** BEGIN Entries supplied **

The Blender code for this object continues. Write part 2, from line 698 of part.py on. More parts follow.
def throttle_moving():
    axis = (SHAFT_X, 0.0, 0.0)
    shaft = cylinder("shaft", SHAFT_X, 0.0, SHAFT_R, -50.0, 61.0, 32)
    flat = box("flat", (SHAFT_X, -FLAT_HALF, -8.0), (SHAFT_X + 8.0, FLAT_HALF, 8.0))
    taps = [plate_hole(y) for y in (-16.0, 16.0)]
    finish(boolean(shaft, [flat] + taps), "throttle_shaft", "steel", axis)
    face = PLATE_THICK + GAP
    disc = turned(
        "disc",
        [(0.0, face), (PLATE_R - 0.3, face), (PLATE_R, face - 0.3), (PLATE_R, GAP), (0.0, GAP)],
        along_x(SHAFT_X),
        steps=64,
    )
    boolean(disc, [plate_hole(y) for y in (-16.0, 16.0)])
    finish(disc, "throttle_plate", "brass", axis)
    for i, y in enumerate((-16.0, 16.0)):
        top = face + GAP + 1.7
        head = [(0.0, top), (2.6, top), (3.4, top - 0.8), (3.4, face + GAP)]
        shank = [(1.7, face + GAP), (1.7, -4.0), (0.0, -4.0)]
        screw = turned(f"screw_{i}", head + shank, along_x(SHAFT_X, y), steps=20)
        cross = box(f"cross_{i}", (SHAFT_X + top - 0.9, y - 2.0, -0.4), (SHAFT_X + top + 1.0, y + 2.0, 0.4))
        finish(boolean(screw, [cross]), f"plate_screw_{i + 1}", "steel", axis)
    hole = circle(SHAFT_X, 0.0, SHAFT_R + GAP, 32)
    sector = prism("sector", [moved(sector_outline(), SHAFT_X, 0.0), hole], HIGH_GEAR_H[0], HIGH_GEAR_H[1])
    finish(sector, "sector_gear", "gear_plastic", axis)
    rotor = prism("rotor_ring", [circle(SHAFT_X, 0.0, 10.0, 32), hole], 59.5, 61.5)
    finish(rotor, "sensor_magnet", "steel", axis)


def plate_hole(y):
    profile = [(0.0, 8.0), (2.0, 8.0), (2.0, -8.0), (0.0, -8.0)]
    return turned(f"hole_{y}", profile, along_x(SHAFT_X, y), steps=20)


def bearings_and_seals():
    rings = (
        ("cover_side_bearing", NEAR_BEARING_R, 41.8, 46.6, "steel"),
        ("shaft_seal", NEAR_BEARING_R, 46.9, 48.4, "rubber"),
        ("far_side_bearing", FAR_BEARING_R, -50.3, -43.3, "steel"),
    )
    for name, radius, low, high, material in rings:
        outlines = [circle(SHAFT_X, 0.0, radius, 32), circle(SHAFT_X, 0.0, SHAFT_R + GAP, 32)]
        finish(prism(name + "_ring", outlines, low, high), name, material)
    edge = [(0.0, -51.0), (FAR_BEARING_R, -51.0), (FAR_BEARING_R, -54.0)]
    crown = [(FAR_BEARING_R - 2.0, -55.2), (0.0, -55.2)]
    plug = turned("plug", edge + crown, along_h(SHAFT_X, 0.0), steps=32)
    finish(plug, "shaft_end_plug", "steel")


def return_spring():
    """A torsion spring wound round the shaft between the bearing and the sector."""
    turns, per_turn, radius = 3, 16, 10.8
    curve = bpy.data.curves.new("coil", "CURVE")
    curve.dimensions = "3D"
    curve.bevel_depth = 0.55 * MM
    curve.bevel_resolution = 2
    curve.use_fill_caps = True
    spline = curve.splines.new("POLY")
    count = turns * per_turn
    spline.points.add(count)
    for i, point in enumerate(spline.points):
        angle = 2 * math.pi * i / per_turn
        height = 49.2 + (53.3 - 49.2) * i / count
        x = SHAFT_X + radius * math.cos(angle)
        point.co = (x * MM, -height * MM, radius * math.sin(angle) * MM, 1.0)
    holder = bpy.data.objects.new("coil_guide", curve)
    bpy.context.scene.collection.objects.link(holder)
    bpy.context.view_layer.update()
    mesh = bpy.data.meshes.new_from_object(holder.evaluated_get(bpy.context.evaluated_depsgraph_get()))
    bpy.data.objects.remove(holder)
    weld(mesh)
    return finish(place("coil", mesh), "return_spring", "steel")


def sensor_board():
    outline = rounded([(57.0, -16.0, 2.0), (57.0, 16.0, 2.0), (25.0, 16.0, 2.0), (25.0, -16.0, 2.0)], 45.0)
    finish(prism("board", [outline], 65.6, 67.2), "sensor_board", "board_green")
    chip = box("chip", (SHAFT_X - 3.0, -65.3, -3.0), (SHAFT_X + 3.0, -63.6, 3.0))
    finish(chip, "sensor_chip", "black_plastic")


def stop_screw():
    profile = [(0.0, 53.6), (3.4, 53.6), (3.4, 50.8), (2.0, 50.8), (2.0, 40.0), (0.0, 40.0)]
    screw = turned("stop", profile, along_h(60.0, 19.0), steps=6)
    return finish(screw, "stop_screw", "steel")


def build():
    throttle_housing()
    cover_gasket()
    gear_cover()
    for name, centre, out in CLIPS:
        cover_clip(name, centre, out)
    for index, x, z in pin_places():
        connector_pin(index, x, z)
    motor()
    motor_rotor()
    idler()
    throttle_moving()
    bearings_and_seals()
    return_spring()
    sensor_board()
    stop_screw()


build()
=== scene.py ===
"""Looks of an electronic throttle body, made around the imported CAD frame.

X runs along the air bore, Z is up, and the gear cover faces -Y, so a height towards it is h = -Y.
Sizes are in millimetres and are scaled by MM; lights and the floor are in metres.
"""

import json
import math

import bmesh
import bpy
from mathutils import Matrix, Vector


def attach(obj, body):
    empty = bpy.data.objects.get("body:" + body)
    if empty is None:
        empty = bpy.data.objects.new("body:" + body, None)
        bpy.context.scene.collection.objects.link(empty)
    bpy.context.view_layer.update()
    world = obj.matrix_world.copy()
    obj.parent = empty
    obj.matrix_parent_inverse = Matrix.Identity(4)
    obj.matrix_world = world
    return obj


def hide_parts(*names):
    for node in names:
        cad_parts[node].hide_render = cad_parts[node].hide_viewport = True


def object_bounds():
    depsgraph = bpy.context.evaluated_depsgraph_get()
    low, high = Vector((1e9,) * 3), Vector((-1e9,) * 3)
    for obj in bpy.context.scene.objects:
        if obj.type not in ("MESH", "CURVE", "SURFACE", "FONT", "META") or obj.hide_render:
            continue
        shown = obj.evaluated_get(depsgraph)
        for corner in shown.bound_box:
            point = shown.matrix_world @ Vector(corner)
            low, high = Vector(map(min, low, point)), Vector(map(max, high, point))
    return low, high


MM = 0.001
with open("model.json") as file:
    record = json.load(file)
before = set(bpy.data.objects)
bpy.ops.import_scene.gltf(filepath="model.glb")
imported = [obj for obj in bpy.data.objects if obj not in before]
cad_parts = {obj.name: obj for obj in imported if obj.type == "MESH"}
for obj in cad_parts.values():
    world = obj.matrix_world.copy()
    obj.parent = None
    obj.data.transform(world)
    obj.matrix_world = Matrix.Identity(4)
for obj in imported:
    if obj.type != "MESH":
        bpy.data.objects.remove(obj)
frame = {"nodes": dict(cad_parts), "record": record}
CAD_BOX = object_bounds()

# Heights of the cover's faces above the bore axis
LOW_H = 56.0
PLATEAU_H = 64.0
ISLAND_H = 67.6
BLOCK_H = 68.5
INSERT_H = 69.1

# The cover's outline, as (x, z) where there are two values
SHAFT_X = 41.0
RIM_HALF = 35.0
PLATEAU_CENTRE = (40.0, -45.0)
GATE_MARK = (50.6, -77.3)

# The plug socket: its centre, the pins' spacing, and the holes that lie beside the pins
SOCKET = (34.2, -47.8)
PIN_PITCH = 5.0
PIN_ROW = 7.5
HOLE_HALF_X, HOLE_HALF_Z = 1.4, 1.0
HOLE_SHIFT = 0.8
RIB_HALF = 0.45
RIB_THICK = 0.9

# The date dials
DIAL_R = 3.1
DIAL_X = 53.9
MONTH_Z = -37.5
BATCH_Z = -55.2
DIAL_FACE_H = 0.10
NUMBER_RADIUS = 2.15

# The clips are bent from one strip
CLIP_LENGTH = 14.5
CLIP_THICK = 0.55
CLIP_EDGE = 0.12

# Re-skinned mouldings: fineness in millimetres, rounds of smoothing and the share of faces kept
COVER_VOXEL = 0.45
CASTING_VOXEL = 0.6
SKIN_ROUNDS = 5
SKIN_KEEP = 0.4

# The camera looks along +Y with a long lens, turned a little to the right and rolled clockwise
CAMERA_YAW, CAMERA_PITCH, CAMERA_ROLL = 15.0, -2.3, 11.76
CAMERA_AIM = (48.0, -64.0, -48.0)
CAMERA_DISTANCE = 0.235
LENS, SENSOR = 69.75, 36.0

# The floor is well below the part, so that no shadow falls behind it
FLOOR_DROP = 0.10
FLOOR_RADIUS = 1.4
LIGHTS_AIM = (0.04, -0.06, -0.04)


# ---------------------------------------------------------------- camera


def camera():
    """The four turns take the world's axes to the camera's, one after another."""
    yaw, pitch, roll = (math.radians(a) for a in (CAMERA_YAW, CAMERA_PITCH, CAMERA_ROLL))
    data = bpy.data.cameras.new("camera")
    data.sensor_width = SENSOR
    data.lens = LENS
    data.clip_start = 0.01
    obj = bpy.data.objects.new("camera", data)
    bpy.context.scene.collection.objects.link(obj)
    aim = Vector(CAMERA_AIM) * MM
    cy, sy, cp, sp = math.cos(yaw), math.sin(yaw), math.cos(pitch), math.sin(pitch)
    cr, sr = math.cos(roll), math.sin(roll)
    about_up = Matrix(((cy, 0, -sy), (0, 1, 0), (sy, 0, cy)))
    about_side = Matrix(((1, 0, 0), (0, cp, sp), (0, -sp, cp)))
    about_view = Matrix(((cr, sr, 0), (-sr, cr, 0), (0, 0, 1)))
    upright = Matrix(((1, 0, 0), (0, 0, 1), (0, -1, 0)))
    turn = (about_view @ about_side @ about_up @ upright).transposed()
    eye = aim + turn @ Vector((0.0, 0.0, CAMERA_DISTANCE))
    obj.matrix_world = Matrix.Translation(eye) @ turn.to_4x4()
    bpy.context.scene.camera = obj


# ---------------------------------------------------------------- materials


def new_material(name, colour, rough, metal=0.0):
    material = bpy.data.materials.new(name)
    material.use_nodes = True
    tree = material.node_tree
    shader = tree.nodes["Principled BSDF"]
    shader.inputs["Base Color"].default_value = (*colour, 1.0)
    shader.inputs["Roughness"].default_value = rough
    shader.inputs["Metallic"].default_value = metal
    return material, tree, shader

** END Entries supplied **
** BEGIN Entries supplied **

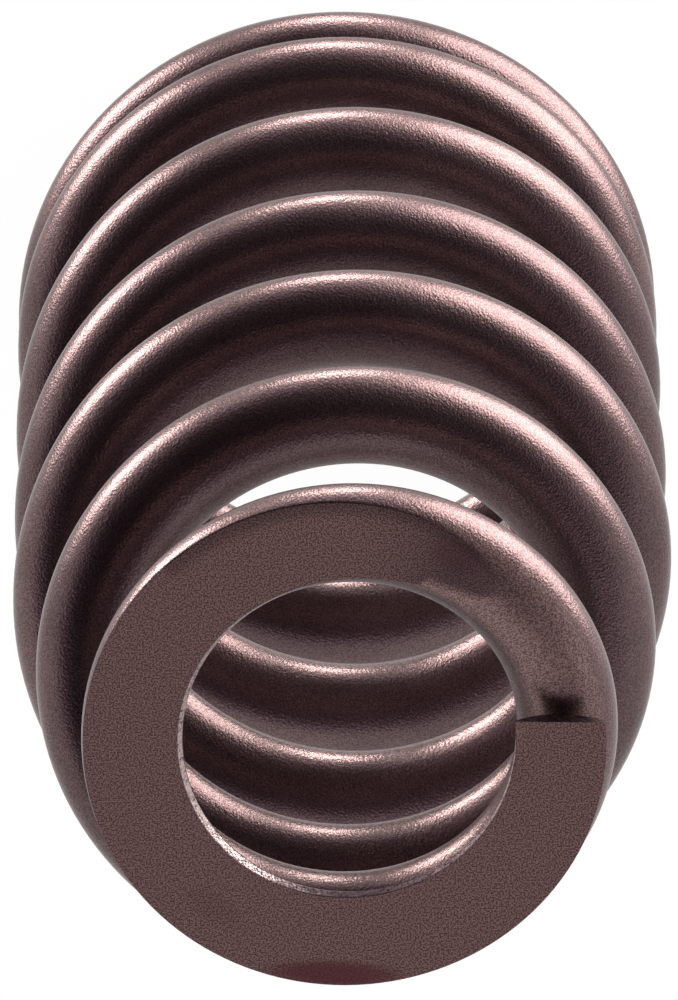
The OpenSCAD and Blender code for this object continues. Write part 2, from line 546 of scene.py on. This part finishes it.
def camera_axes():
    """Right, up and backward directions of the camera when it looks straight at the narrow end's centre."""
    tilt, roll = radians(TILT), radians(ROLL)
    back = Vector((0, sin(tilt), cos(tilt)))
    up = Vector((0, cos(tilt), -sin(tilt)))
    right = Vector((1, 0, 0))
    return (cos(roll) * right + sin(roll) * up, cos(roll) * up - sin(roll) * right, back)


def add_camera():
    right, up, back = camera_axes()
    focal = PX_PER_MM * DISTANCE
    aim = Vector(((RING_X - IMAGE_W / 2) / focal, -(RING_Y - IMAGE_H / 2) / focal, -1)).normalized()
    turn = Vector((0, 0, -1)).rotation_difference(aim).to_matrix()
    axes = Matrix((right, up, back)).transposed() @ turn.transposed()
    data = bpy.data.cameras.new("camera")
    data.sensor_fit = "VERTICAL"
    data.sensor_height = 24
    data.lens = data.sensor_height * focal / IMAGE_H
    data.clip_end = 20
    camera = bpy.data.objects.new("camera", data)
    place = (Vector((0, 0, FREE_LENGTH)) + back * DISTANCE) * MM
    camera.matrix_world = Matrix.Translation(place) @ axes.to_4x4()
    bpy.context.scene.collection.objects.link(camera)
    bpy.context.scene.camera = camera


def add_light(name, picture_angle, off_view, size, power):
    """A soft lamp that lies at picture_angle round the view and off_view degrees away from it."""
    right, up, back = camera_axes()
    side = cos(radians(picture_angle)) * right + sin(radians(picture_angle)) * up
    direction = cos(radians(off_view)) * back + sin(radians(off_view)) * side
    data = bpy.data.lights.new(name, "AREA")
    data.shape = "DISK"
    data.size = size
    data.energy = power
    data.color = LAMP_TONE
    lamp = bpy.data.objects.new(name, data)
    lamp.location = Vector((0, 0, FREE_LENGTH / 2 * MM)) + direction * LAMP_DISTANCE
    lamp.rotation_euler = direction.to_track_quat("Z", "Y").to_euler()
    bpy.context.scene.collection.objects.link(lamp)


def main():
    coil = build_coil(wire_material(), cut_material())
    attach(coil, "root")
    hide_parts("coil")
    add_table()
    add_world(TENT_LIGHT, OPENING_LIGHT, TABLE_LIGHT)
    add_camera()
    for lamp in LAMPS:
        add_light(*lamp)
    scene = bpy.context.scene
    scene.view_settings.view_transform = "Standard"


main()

** END Entries supplied **
** BEGIN Entries supplied **

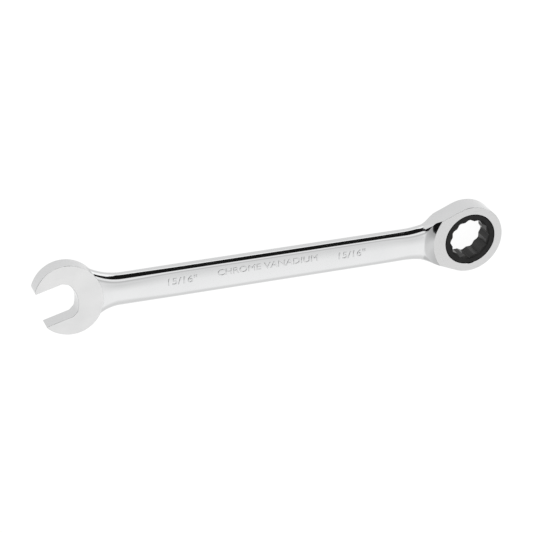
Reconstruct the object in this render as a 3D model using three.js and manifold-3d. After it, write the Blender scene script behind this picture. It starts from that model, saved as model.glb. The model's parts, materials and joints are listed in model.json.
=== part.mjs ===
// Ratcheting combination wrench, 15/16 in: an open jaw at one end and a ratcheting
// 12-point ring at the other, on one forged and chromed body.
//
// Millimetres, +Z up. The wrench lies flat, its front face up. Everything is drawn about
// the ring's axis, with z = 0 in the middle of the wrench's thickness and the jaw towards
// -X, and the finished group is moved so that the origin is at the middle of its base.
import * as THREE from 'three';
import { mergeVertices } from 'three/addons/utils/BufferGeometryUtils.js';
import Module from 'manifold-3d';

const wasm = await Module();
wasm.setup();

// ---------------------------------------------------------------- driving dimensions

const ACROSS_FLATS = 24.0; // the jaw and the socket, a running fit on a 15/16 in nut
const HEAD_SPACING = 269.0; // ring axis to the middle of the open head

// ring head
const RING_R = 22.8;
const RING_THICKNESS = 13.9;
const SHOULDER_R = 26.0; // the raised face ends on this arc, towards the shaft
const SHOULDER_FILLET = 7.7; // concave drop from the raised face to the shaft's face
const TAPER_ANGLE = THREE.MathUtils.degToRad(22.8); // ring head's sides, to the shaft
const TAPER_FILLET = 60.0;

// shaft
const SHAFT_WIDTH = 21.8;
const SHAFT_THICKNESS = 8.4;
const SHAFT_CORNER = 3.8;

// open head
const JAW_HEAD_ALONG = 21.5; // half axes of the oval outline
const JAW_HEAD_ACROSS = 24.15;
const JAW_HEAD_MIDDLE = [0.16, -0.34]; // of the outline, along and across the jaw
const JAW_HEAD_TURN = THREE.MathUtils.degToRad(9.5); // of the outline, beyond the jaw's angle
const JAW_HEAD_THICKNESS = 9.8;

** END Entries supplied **

Exercise task -> Locate the word "None" in the entries, and copy every line where it is found.

Correct response ->
    if empty is None:
        empty = bpy.data.objects.new("body:" + body, None)
    obj.parent = None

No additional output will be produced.